# Stated goal:
Start at the line containing "Model this object" and stop at the line containing "WORN_DEPTH = 1.6"; copy those lines exactly, both ends included, and no others.

--- start Provided data ---

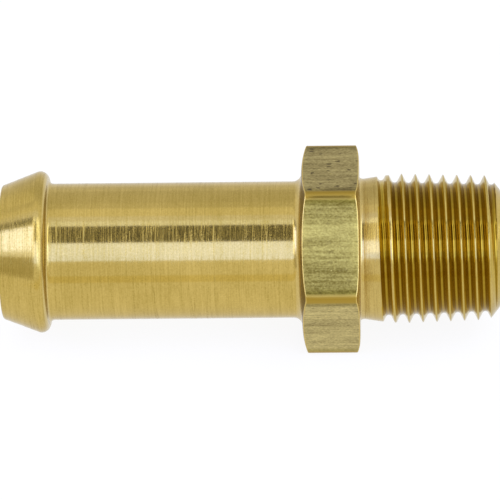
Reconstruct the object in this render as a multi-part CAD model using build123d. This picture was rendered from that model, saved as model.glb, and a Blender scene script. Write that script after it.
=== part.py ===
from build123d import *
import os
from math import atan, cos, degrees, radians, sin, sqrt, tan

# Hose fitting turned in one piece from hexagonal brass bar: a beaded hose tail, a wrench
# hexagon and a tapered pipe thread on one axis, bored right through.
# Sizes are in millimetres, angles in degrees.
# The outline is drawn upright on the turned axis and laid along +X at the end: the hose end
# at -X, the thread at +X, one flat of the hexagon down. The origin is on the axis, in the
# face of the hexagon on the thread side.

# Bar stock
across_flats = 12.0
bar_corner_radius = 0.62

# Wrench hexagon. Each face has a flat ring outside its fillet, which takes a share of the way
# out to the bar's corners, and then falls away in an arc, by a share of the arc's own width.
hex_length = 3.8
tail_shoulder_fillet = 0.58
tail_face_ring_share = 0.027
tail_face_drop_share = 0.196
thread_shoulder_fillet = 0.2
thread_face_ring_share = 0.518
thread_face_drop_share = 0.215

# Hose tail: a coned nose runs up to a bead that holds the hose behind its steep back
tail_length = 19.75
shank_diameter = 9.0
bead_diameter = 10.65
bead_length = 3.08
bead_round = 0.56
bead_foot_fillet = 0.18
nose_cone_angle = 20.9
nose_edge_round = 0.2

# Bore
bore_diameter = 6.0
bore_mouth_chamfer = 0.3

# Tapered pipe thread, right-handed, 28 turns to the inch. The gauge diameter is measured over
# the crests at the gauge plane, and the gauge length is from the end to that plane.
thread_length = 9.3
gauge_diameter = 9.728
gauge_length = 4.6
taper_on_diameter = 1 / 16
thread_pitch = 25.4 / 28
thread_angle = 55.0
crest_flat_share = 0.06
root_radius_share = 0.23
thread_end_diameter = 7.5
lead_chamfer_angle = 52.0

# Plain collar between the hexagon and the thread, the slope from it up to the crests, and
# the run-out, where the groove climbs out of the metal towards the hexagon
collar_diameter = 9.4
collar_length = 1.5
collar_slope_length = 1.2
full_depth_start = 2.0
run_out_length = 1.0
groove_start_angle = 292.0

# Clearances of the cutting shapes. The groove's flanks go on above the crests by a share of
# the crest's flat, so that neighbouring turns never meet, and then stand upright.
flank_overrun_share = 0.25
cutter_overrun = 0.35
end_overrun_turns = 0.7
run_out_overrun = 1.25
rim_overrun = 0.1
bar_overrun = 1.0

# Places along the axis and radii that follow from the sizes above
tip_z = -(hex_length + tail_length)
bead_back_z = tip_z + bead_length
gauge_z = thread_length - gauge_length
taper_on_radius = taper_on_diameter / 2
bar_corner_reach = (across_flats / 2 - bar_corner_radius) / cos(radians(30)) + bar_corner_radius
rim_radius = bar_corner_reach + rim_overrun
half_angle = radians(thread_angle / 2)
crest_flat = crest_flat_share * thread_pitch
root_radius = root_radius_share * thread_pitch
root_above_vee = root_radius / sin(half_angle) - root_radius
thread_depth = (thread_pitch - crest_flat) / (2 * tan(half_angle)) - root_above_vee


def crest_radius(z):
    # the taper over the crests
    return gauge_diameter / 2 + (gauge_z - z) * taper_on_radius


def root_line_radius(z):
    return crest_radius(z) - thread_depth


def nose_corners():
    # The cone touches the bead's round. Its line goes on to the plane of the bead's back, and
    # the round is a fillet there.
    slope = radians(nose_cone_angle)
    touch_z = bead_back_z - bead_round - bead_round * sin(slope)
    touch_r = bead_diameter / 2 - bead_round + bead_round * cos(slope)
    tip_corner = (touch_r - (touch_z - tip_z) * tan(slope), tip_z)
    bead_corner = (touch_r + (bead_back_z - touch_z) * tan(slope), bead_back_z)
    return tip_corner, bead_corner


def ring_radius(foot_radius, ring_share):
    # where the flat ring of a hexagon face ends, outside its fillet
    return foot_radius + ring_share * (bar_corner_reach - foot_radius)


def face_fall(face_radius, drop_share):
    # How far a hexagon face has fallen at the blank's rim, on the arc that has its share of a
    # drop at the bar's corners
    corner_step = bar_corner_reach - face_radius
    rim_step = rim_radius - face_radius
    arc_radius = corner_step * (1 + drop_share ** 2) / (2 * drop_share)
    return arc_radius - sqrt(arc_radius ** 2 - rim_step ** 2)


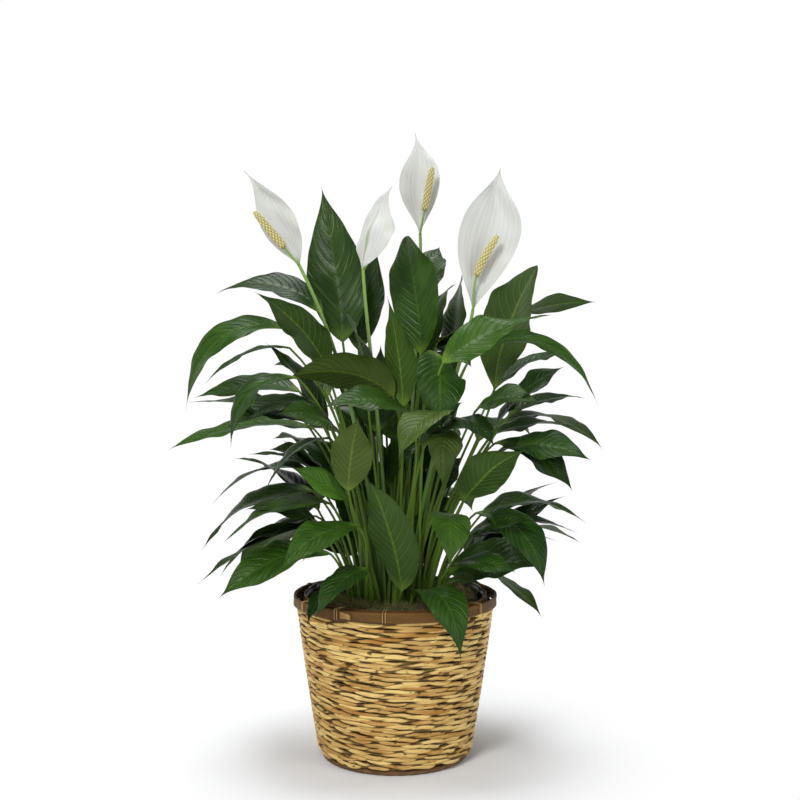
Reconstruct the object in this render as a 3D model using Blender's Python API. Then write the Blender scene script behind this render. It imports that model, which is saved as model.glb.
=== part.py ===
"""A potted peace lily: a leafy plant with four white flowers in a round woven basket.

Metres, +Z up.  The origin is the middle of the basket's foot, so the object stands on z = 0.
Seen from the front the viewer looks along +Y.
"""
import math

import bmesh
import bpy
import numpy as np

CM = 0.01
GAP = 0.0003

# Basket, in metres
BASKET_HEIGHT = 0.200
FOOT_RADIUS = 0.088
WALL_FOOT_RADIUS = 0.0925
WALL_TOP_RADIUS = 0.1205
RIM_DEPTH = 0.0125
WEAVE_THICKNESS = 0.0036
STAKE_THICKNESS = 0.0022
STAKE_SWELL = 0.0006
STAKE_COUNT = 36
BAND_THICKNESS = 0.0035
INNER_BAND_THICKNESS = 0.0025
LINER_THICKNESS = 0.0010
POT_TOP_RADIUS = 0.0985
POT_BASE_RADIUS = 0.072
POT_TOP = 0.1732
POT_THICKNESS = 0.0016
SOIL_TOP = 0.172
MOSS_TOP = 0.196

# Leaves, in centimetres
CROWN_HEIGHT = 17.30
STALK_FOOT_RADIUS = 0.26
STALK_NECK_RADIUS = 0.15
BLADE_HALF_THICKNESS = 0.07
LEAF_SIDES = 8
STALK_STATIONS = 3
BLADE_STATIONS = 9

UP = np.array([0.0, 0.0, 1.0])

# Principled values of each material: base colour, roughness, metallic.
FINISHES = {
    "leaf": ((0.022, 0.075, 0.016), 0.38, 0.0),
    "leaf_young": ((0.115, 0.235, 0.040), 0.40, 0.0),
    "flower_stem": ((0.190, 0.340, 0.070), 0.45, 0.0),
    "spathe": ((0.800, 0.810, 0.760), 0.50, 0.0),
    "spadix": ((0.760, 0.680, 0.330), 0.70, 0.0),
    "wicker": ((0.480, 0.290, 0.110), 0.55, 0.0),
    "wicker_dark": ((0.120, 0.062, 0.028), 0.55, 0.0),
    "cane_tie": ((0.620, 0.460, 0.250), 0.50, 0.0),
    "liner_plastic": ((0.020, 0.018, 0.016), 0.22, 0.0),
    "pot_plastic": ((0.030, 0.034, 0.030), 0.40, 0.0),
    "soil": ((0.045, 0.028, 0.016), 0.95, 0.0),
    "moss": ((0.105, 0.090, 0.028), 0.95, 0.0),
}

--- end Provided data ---
--- start Provided data ---

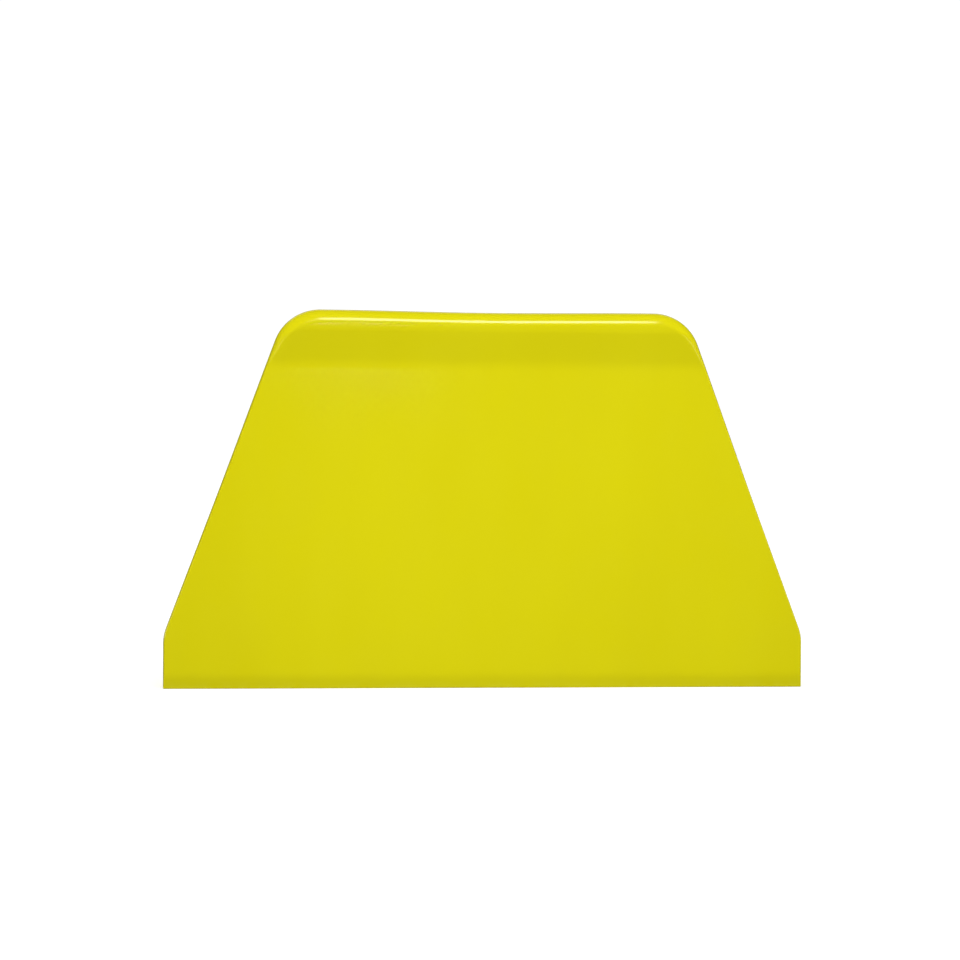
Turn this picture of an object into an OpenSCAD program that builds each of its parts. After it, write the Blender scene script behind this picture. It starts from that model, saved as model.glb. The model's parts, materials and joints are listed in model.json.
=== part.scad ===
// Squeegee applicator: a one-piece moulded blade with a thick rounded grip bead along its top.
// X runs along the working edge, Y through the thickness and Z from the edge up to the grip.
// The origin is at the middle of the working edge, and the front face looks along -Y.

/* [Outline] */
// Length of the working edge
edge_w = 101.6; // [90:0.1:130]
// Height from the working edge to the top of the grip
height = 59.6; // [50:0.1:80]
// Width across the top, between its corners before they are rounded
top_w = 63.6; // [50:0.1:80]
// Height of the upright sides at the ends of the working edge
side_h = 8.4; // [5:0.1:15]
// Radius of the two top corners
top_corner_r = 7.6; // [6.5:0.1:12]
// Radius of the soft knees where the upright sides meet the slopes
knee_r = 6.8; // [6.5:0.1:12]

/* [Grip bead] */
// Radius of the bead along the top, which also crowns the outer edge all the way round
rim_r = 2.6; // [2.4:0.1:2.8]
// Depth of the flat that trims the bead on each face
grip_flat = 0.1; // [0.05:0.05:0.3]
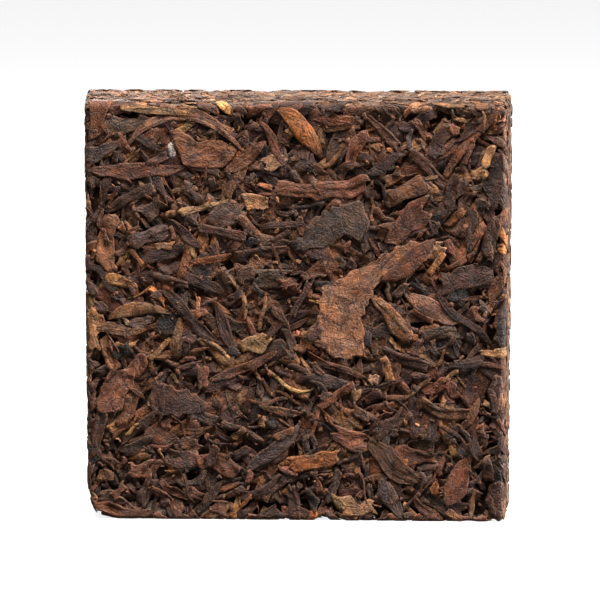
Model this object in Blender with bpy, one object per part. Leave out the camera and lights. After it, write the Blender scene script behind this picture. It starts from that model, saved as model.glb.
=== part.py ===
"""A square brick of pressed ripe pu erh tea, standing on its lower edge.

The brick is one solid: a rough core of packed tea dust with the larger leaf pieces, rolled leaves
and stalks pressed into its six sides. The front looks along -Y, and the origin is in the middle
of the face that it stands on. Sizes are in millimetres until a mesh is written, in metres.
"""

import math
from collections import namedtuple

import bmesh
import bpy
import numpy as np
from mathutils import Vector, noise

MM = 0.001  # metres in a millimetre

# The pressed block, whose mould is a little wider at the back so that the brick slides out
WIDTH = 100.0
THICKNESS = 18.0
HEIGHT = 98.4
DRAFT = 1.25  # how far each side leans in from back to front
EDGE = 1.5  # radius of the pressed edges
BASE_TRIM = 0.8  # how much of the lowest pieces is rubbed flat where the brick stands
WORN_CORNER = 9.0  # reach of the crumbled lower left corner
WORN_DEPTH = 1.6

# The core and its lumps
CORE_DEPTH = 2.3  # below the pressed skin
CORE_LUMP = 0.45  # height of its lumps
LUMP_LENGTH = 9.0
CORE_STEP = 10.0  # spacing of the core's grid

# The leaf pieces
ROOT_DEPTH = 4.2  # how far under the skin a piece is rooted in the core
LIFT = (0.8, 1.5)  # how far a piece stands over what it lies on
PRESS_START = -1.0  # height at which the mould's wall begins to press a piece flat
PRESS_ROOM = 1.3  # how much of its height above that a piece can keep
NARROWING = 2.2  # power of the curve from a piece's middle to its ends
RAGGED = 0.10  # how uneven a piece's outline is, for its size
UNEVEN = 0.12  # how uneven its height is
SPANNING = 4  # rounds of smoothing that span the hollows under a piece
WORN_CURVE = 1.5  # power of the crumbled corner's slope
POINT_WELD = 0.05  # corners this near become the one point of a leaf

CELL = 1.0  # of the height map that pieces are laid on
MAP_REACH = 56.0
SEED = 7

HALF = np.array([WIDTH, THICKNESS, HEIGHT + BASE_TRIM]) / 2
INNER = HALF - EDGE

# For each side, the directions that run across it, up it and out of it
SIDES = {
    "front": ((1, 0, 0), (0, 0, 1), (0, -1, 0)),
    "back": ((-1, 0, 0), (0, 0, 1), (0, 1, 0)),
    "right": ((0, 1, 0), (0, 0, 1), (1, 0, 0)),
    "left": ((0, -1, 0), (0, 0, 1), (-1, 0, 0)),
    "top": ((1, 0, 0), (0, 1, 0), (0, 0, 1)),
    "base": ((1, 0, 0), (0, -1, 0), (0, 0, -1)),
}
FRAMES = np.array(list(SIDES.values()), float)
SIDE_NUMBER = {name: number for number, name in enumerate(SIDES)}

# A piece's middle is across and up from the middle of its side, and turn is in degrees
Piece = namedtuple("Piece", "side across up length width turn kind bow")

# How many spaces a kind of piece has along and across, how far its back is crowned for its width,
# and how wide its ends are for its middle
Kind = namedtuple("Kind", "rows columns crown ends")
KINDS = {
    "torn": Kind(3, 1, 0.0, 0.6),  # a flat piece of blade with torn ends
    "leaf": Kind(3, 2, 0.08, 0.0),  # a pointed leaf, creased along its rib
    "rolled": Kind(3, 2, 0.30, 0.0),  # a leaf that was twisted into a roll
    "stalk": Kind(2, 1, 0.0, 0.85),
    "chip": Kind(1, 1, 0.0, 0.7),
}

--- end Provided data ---
--- start Provided data ---

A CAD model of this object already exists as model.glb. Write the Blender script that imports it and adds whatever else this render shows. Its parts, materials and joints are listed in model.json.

--- end Provided data ---

# Answer to this exercise:
Model this object in Blender with bpy, one object per part. Leave out the camera and lights. After it, write the Blender scene script behind this picture. It starts from that model, saved as model.glb.
=== part.py ===
"""A square brick of pressed ripe pu erh tea, standing on its lower edge.

The brick is one solid: a rough core of packed tea dust with the larger leaf pieces, rolled leaves
and stalks pressed into its six sides. The front looks along -Y, and the origin is in the middle
of the face that it stands on. Sizes are in millimetres until a mesh is written, in metres.
"""

import math
from collections import namedtuple

import bmesh
import bpy
import numpy as np
from mathutils import Vector, noise

MM = 0.001  # metres in a millimetre

# The pressed block, whose mould is a little wider at the back so that the brick slides out
WIDTH = 100.0
THICKNESS = 18.0
HEIGHT = 98.4
DRAFT = 1.25  # how far each side leans in from back to front
EDGE = 1.5  # radius of the pressed edges
BASE_TRIM = 0.8  # how much of the lowest pieces is rubbed flat where the brick stands
WORN_CORNER = 9.0  # reach of the crumbled lower left corner
WORN_DEPTH = 1.6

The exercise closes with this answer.